You may think it’s not worth the effort, but a breed of investors who have been in the news do. Using super-fast computers, high-frequency traders in effect bend down to pick up pennies lying about in the stock market — then do it again, sometimes thousands of times a second.

More than a week after the Dow Jones industrial average fell nearly 1,000 points in a matter of minutes, regulators are still sifting through buy and sell orders to figure out what sparked it.

One big focus is orders placed by high-frequency traders, or HFTs, and for good reason. These quick-buck firms barely existed a few years ago but now account for two- thirds of all U.S. stock trading.

In other words, all those TV pictures of the stately New York Stock Exchange building on the evening news are an illusion. The real action on Wall Street is far away, where HFTs ply their trade.

High-frequency trading firms, which number over 100, use computers programmed with complex mathematical formulas to comb markets for securities priced too high or too low because traders haven’t had to time to react to the latest data. The computers then buy or sell in a split second, locking in a profit.

The opportunities seem hardly worth noting. But those pennies can add up to a lot of money, enough to draw the attention of Goldman Sachs Group Inc., the giant Chicago hedge fund Citadel Investment and other big financial firms. In recent years, they’ve paid hundreds of millions of dollars for stakes in high-frequency trading companies.
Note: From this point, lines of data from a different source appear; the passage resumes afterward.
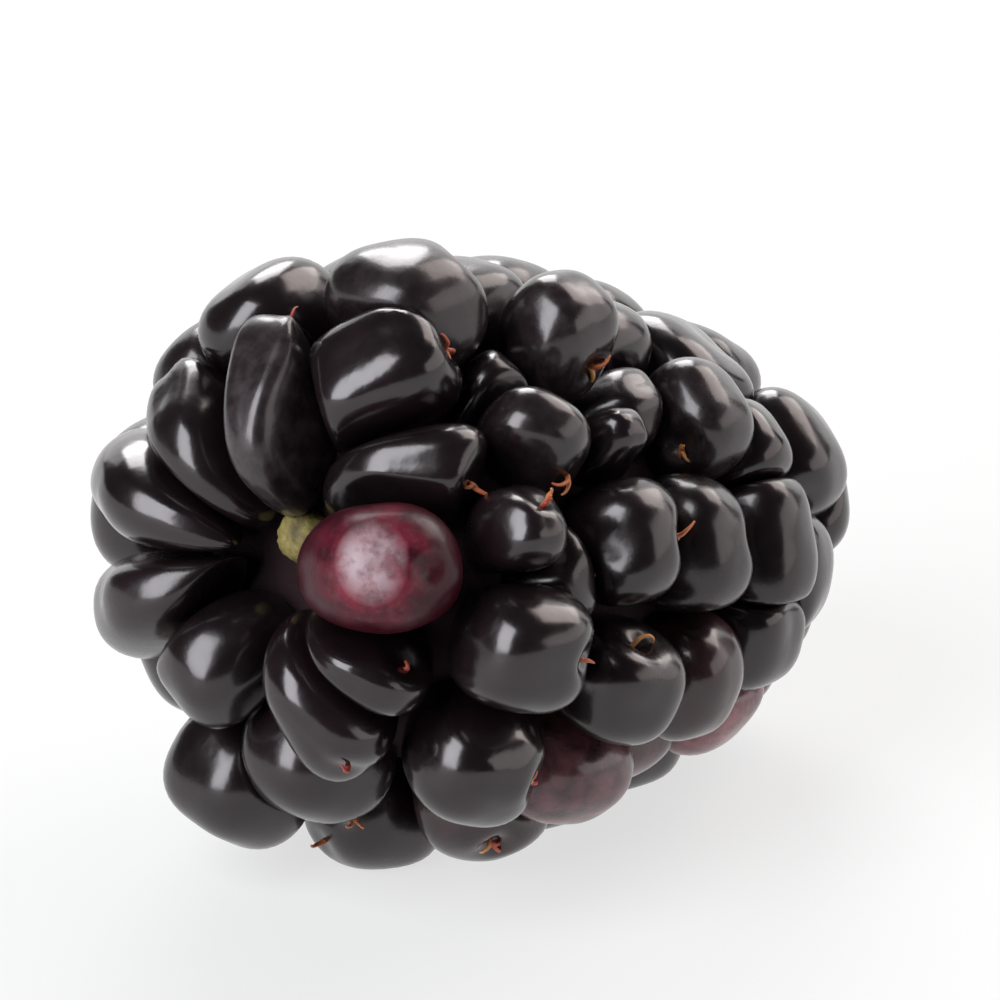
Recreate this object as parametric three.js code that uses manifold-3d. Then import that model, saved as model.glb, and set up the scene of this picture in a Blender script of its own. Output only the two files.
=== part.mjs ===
// A ripe bramble berry, picked and lying on its side, in millimetres with +Z up.
// Drupelets stand in rings round an axis that runs from the stem end (-X) to the tip (+X).
// They are fused with each other and with the core that they grow from. One drupelet is
// still red and sits in its own pocket, and the end of the receptacle shows in the hollow
// where the stem was.

import * as THREE from 'three';
import { mergeVertices } from 'three/addons/utils/BufferGeometryUtils.js';
import Module from 'manifold-3d';

const wasm = await Module();
wasm.setup();

// ---- How the berry lies ----
const TILT_DEG = 14;                 // the tip end droops by this much
const STEM_START = [-13.62, 0, 12.52];   // where the axis starts, above the surface
const STEM_RISE = 0.7;               // the stem end curves up by this much
const STEM_RISE_LENGTH = 8;          // over this much of the axis

// ---- Fit and fineness ----
const GAP = 0.3;                     // between pieces of different colour
const SIDES = 10;                    // of each drupelet
const BANDS = 6;
const CORE_SIDES = 20;
const WIDTH_SHARE = 1.08;            // a drupelet's width over its share of the ring
const LEAST_HALF_WIDTH = 1.5;
const MOST_HALF_WIDTH = 2.7;
const WELD = 1e-4;                   // corners this close together are one
const DRAW_SEED = 41;
const DRAW_SHIFT = 0.16;             // largest drawn shift along the axis and outwards
const DRAW_SIZE = 0.05;              // largest drawn change of size, as a fraction
const DRAW_MULTIPLIER = 1664525;     // of the generator that the draws come from
const DRAW_INCREMENT = 1013904223;

// ---- Rings of drupelets, from the stem end to the tip ----
// along: distance from the start of the axis, radius: of the ring of centres,
// lean: degrees that the drupelets face back towards the stem end,
// half: half length along the berry, high: half height outwards,
// taper: how much narrower a drupelet gets towards the stem end,
// hook: how strongly its end by the stem bends in, per millimetre.
// at: each drupelet's angle round the axis, 0 at +Y and 90 on top. An angle alone takes a
// small seeded draw. A list gives angle, shift along, shift outwards, width and length.
// The last two rings are small drupelets sunk between the others.
const RINGS = [
  {
    along: 2.9, radius: 4.9, lean: 58, half: 3.6, high: 2.4, taper: 0.3, hook: 0.12,
    at: [
      [166, -0.3, 0.45, 1.28, 0.76], [134, 2, 0.2, 1, 0.82], [102, 4.3, 3, 1.3, 0.85],
      [81, 0.1, 0.1, 0.8, 0.8], [38, 0.3, 0, 0.9, 0.85], [8, -0.2, 0.2, 1, 0.95],
      [-31, -0.2, 0, 0.84, 0.88], [-71, -1.6, -1.9, 0.84, 0.52],
      [-131, 0.1, 0.1, 0.74, 0.74], [-157, 0.3, 0.1, 0.72, 0.64],
    ],
  },
  {
    along: 6.4, radius: 7.8, lean: 18, half: 2.5, high: 2.6, taper: 0.05, hook: 0,
    at: [
      [156, -0.2, -0.2, 0.8, 0.55], [134, 1.9, -0.6, 0.6, 0.76], [93, 0.5, 0.8, 0.92, 0.95],
      [60, -1, -0.2, 1, 1], [34, -0.1, -0.4, 0.9, 0.9], -2, [-36, 0, -1, 1, 1],
      [-77, -1.2, 0, 1, 0.95], [-97, -1.4, -1.7, 0.95, 1], [-145, 0.5, 0.2, 0.72, 0.9],
      [-177, -0.1, 0.5, 0.94, 0.86],
    ],
  },
  {
    along: 10.8, radius: 8.2, lean: 2, half: 2.5, high: 2.5, taper: 0, hook: 0,
    at: [
      [160, 0.4, -0.6, 1, 0.7], [137, 0.7, -0.9, 0.6, 0.5], [110, 0.5, 0.6, 0.84, 0.72],
      [84, 0, -0.6, 1, 1], 56, 27, -3, -34, [-66, 0, -0.1, 1, 1], [-92, -1.2, 0, 1, 1],
      [-118, 0, -0.4, 1, 1], [-140, 0.7, -0.35, 1, 0.95], [-167, 0.5, -0.1, 0.84, 0.8],
    ],
  },
  {
    along: 15.5, radius: 7.5, lean: -6, half: 2.4, high: 2.4, taper: 0, hook: 0,
    at: [
      [162, -0.2, -0.4, 0.95, 0.72], [130, 1.4, -0.4, 0.8, 0.7], [94, 0, -0.8, 1, 1], 64,
      32, 0, -34, [-68, 0, 0, 1, 1], [-103, 0, -0.2, 1, 1], [-131, 0.4, -1.5, 1, 1],
      [-163, 0.3, -0.2, 0.9, 0.74],
    ],
  },
  {
    along: 19.5, radius: 6.3, lean: -14, half: 2.3, high: 2.3, taper: -0.05, hook: 0,
    at: [
      [164, 0, -0.2, 1.02, 0.76], [103, 0.4, -0.5, 1, 1], 65, 30, -8, -45,
      [-80, 0, -0.2, 1, 1], [-105, 0, -0.05, 1, 1], [-142, 0.2, -0.5, 1, 1],
      [-169, 0.2, -0.2, 0.8, 0.9], [136, 0, -0.3, 0.75, 0.75],
    ],
  },
  {
    along: 22.8, radius: 5, lean: -28, half: 2.1, high: 2.2, taper: -0.1, hook: 0,
    at: [
      [133, 0.8, -0.4, 1, 1], 82, 38, -8, -52, [-94, 0, 0, 1, 1],
      [-136, -0.3, -0.6, 0.95, 0.9], [177, -0.8, 0, 1.05, 1],
    ],
  },
  {
    along: 25.2, radius: 2.8, lean: -55, half: 2, high: 2.1, taper: -0.1, hook: 0,
    at: [150, 88, 16, -56, -128],
  },
  {
    along: 26.5, radius: 0, lean: -90, half: 1.7, high: 1.8, taper: 0, hook: 0,
    at: [[0, 0, 0, 1, 1]],
  },
  {
    along: 14.1, radius: 7, lean: -2, half: 2.2, high: 2.2, taper: 0, hook: 0,
    at: [[123, 0, -0.5, 0.95, 0.75]],
  },
  {
    along: 8.8, radius: 7, lean: 4, half: 2.2, high: 2.2, taper: 0, hook: 0,
    at: [[113, 0, -0.4, 0.5, 0.75], [168, 0, -0.5, 0.7, 0.8]],
  },
];
const RED_RING = 0;                  // the red drupelet is the first of the first ring
const RED_PLACE = 0;
const RED_TAPER = 0.08;              // it is rounder than the rest of its ring

// ---- Core, as distance along the axis and radius ----
const CORE_PROFILE = [
  [4.2, 0], [4.3, 4.2], [6.2, 6.9], [10.5, 8], [15, 7.4], [19.5, 6.1], [23, 4.5], [25.2, 2.3], [25.8, 0],
];

// ---- End of the receptacle, as distance along its own axis and radius ----
const RECEPTACLE_PROFILE = [[3.2, 0], [3.3, 0.6], [3.6, 1], [4.1, 1.15], [6.2, 0.7], [6.4, 0]];
const RECEPTACLE_RISE = 0.8;         // it stands this far above the middle of the hollow
const RECEPTACLE_SIDES = 14;

// ---- Colours and finish ----
const RIPE = { color: 0x120a10, roughness: 0.28, metalness: 0 };
const RED = { color: 0x5a1526, roughness: 0.3, metalness: 0 };
const GREEN = { color: 0xa8a04e, roughness: 0.7, metalness: 0 };

// ---- The berry's axis and directions across it ----
const tilt = THREE.MathUtils.degToRad(TILT_DEG);
const AXIS = new THREE.Vector3(Math.cos(tilt), 0, -Math.sin(tilt));
const ACROSS = new THREE.Vector3(0, 1, 0);
const UP = new THREE.Vector3(Math.sin(tilt), 0, Math.cos(tilt));
const START = new THREE.Vector3(...STEM_START);

function seededDraws(seed) {
  let state = seed;
  return () => {
    state = (Math.imul(state, DRAW_MULTIPLIER) + DRAW_INCREMENT) >>> 0;
    return state / 2 ** 31 - 1;
  };
}

function pointOnAxis(along) {
  const rise = STEM_RISE * Math.max(0, 1 - along / STEM_RISE_LENGTH);
  return START.clone().addScaledVector(AXIS, along).addScaledVector(UP, rise);
}

function toSolid(geometry) {
  geometry.deleteAttribute('normal');
  geometry.deleteAttribute('uv');
  const merged = mergeVertices(geometry, WELD);
  const vertProperties = new Float32Array(merged.attributes.position.array);
  const triVerts = new Uint32Array(merged.index.array);
  return new wasm.Manifold(new wasm.Mesh({ numProp: 3, vertProperties, triVerts }));
}

function toGeometry(solid) {
  const mesh = solid.getMesh();
  const geometry = new THREE.BufferGeometry();
  geometry.setAttribute('position', new THREE.BufferAttribute(mesh.vertProperties, 3));
  geometry.setIndex(new THREE.BufferAttribute(mesh.triVerts, 1));
  geometry.computeVertexNormals();
  return geometry;
}

// Fusing can seal a tiny hollow between drupelets. The outer body alone is kept, filled.
function filled(solid) {
  return solid.decompose().reduce((most, body) => (body.volume() > most.volume() ? body : most));
}

// Half the angle from a drupelet's neighbour on one side to the one on the other.
function halfShare(angles, place) {
  const before = angles[(place + angles.length - 1) % angles.length];
  const after = angles[(place + 1) % angles.length];
  const apart = (a, b) => Math.abs(THREE.MathUtils.euclideanModulo(a - b + 180, 360) - 180);
  return THREE.MathUtils.degToRad(apart(angles[place], before) + apart(angles[place], after)) / 4;
}

// Works out each drupelet's centre, its own directions and its three half sizes.
function placeDrupelets() {
  const draw = seededDraws(DRAW_SEED);
  return RINGS.map((ring) => {
    const entries = ring.at.map((entry) => (Array.isArray(entry) ? entry
      : [entry, DRAW_SHIFT * draw(), DRAW_SHIFT * draw(), 1 + DRAW_SIZE * draw(), 1 + DRAW_SIZE * draw()]));
    const angles = entries.map((entry) => entry[0]);
    const lean = THREE.MathUtils.degToRad(ring.lean);
    return entries.map(([degrees, along, outwards, wide, long], place) => {
      const angle = THREE.MathUtils.degToRad(degrees);
      const radial = ACROSS.clone().multiplyScalar(Math.cos(angle)).addScaledVector(UP, Math.sin(angle));
      const round = ACROSS.clone().multiplyScalar(-Math.sin(angle)).addScaledVector(UP, Math.cos(angle));
      const out = radial.clone().multiplyScalar(Math.cos(lean)).addScaledVector(AXIS, -Math.sin(lean));
      const onward = AXIS.clone().multiplyScalar(Math.cos(lean)).addScaledVector(radial, Math.sin(lean));
      const share = WIDTH_SHARE * ring.radius * halfShare(angles, place);
      return {
        centre: pointOnAxis(ring.along)
          .addScaledVector(AXIS, along)
          .addScaledVector(radial, ring.radius)
          .addScaledVector(out, outwards),
        round,
        out,
        onward,
        halfWidth: THREE.MathUtils.clamp(share, LEAST_HALF_WIDTH, MOST_HALF_WIDTH) * wide,
        halfLength: ring.half * long,
        halfHeight: ring.high,
        taper: ring.taper,
        hook: ring.hook,
      };
    });
  });
}

// A faceted drupelet with its pole outwards, grown by `extra` on every side.
function drupeletSolid(drupelet, extra = 0) {
  const geometry = new THREE.SphereGeometry(1, SIDES, BANDS);
  const position = geometry.attributes.position;
  for (let i = 0; i < position.count; i += 1) {
    const onward = position.getZ(i);
    const wide = position.getX(i) * (1 + drupelet.taper * onward);
    const length = onward * (drupelet.halfLength + extra);
    position.setXYZ(
      i,
      wide * (drupelet.halfWidth + extra),
      position.getY(i) * (drupelet.halfHeight + extra) - drupelet.hook * Math.min(length, 0) ** 2,
      length,
    );
  }
  const { x, y, z } = drupelet.round.clone().cross(drupelet.out);
  const handed = Math.sign(drupelet.onward.dot(new THREE.Vector3(x, y, z)));
  geometry.applyMatrix4(new THREE.Matrix4().makeBasis(
    drupelet.round.clone().multiplyScalar(handed),
    drupelet.out,
    drupelet.onward,
  ).setPosition(drupelet.centre));
  return toSolid(geometry);
}

// A body turned round the berry's axis, from points of distance along it and radius.
function turnedSolid(profile, sides, extra = 0) {
  const points = profile.map(([along, radius], i) => {
    const end = i === 0 ? -extra : extra;
    return radius === 0 ? new THREE.Vector2(0, along + end) : new THREE.Vector2(radius + extra, along);
  });
  const geometry = new THREE.LatheGeometry(points, sides);
  geometry.applyMatrix4(new THREE.Matrix4().makeBasis(ACROSS.clone().negate(), AXIS, UP)
    .setPosition(pointOnAxis(profile[0][0]).addScaledVector(AXIS, -profile[0][0])));
  return toSolid(geometry);
}

// The receptacle's end, grown by `extra` on every side.
function receptacleSolid(extra = 0) {
  const { x, y, z } = UP.clone().multiplyScalar(RECEPTACLE_RISE);
  return turnedSolid(RECEPTACLE_PROFILE, RECEPTACLE_SIDES, extra).translate([x, y, z]);
}

// Everything below the surface that the berry lies on.
function groundSolid() {
  const size = 80;
  const geometry = new THREE.BoxGeometry(size, size, size);
  geometry.translate(0, 0, -size / 2);
  return toSolid(geometry);
}

function makeMesh(name, solid, finish) {
  const mesh = new THREE.Mesh(toGeometry(solid), new THREE.MeshStandardMaterial(finish));
  mesh.name = name;
  return mesh;
}

function buildBerry() {
  const rings = placeDrupelets();
  const first = rings[RED_RING][RED_PLACE];
  const red = { ...first, taper: RED_TAPER };
  const ripe = rings.flat().filter((drupelet) => drupelet !== first);
  const redPocket = drupeletSolid(red, GAP);
  const pockets = redPocket.add(receptacleSolid(GAP));
  const core = turnedSolid(CORE_PROFILE, CORE_SIDES);
  const fused = ripe.reduce((solid, drupelet) => solid.add(drupeletSolid(drupelet)), core);

  const berry = new THREE.Group();
  berry.add(
    makeMesh('drupelets', filled(fused.subtract(pockets).subtract(groundSolid())), RIPE),
    makeMesh('red_drupelet', drupeletSolid(red), RED),
    makeMesh('receptacle', receptacleSolid().subtract(redPocket), GREEN),
  );
  return berry;
}

export default buildBerry();
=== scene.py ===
"""Dresses the bramble berry: pressed, glossy drupelets, the red one, the receptacle and the dried styles."""

from __future__ import annotations

import logging
import math
from dataclasses import dataclass
from enum import Enum

import bpy
import numpy as np
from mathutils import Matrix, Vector


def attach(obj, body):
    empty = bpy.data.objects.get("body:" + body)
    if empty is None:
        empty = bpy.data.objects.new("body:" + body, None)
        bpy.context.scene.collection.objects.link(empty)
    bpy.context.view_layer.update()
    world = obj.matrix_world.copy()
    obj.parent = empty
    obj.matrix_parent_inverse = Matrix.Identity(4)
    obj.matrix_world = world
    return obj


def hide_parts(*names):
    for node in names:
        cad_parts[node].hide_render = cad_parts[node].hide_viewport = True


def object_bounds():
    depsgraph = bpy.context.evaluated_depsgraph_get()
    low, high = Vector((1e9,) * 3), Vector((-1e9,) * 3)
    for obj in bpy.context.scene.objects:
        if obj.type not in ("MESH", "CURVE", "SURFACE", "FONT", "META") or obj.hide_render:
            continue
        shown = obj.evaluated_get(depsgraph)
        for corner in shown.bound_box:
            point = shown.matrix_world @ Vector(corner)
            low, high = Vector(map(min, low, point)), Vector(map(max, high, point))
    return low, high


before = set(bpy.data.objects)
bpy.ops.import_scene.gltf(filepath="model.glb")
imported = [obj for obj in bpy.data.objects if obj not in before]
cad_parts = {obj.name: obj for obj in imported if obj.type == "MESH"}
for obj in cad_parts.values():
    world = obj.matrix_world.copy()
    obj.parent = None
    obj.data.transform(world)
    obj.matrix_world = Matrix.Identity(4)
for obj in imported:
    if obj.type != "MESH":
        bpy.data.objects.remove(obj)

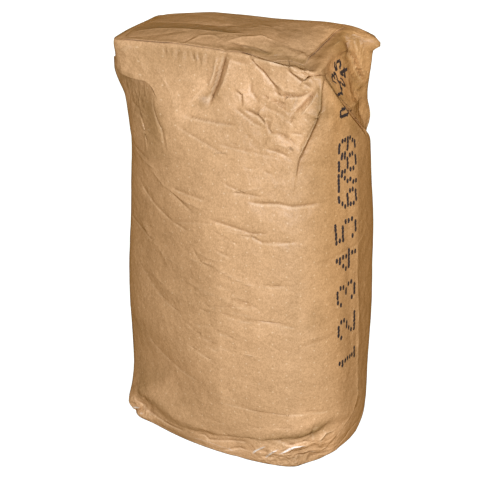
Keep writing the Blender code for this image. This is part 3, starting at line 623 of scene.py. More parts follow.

“It (the stock market) used to be an oligopoly, an old boy’s club,” said Irene Aldridge, head of an HFT shop called Able Alpha Trading and author of “High-Frequency Trading.” “But now it’s a completely level field.”

Critics of high-frequency trading say all this talk about narrowing spreads for ordinary investors distracts from a key problem: Split-second trading without human supervision is a recipe for disaster.

Exhibit A: the May 6 crash.

One theory about the drop is that, unlike the NYSE, the new exchanges and trading networks catering to HFTs didn’t apply any “circuit breakers.” These are designed to halt trading momentarily during a freefall to stop selling from feeding on itself. In others words, without circuit breakers the computers went crazy.